Evaluating SZZ Implementations Through a Developer-informed Oracle: Replication package

analyzed_projects_all.csv contains in CSV format the list of all cloned projects at the time of this study.
- repo_name is the repository name;
- last_checkout is the hash of the last commit available at the time of the clone, and;
- date is the date of the latest available commit.
detailed-database is a folder containing the two complete datasets we defined.
- overall.json contains all the instances of our dataset (1,930);
- language-filtered.json contains 1,115 instances involving files in the following languages: C, Python, C++, JavaScript, Java, PHP, Ruby, and C#. Both these datasets are JSON arrays.

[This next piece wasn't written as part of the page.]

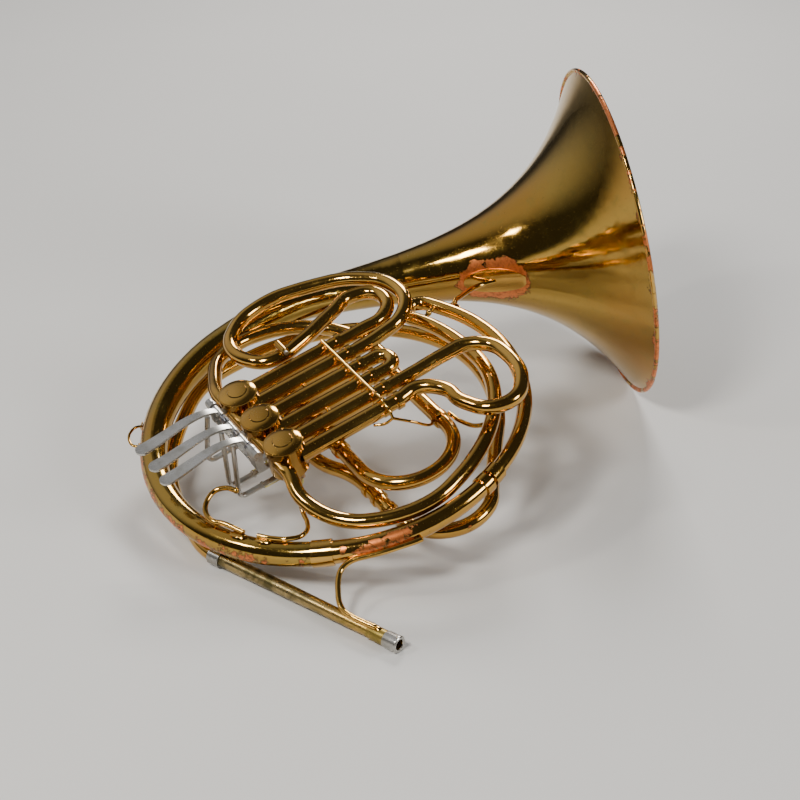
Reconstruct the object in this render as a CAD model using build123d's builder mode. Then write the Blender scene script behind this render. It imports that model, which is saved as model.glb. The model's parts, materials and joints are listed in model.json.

Each element has the following structure:
  - id is a unique ID used during the construction phase, it is a univocal value for every entry;
  - repository is the repository name as hosted in GitHub (owner/project-name);
  - fix contains information about the fix, including:
    - commit: meta-data about the commit, including:
      - hash: commit hash;
      - message: commit message;
      - author: commit author;
      - url: GitHub API url with complete information about the commit;
    - files: an array of files modified in the fix commit; each element provides:
      - name: name of the modified file after the commit (this is not the complete path, just the file name);
      - old_path/new_path: path of the file before and after the commit;
      - lang: extension of the file (indicating the programming language);
      - lines_added/lines_deleted: lists of line numbers added/deleted;
      - change_type: type of change (one of the following: "MODIFY"/"ADD"/"RENAME"/"DELETE");
  - bugs contains the list of bug-inducing-commits for the fix; each element includes:
    - commit: meta-data about the commit, including:
      - hash: commit hash;
      - message: commit message;
      - author: commit author;
      - url: GitHub API url with complete information about the commit;
    - files: an array of files modified in the fix commit; each element provides:
      - name: name of the modified file after the commit (this is not the complete path, just the file name);
      - old_path/new_path: path of the file before and after the commit;
      - lang: extension of the file (indicating the programming language);
      - lines_added/lines_deleted: lists of line numbers added/deleted;
      - change_type: type of change (one of the following: "MODIFY"/"ADD"/"RENAME"/"DELETE");
  - issue_urls is a list of URLs of issues referenced in the fix commit;
  - earliest_issue_date is the date of the earliest issue referenced in the fix commit (YYYY-MM-DDTHH:MM:SS);
  - best_scenario_issue_date represents the date of an ideal issue reported for the bug; it is the date of the last bug inducing commit incremented by 60 seconds (YYYY-MM-DDTHH:MM:SS).
json-input-raw is a folder containing four datasets used as input for our experimentations, derived from language-filtered.json.
- bugfix_commits_all.json and bugfix_commits_issues_only.json contain 1,115 and 129 instances in JSON format, respectively.
- bugfix_commits_all_java.json and bugfix_commits_issues_only_java.json contain 80 and 10 instances in JSON format, respectively.
  These datasets represent the input list of the selected fix commits and its relative list of bug-inducing commits, other than the following additional information used in our SZZ evaluation.
  - id is a unique ID used during the construction phase, it is a univocal value for every entry;
  - repo_name is the repository name as hosted in GitHub;
  - fix_commit_hash is the commit's hash of the selected fix;
  - bug_commit_hash is a list of bug-inducing commits;
  - earliest_issue_date is a string containing the timestamp of the earliest issue (YYYY-MM-DDTHH:MM:SS);
  - best_scenario_issue_date represents the date of an ideal issue reported for the bug; it is the date of the last bug inducing commit incremented by 60 seconds (YYYY-MM-DDTHH:MM:SS);
  - issue_urls s a list of URLs of issues referenced in the fix commit;
  - language is a list of the programming languages of the files impacted by fix commit.
cloned is a placeholder folder where git repositories must be copied (or cloned) to replicate this work. See instruction below.
json-output-raw is a folder with a list of JSON files that contain our pre-calculated results for each SZZ algorithm.
scripts is a folder that contains all scripts created to post-processing or analyze our data.
tools is a folder that contains a snapshot of developed codes. For new studies, please use the latest version of PySZZ.
results is a folder that contains all calculated metrics, as Precision, Recall, F-measure, etc.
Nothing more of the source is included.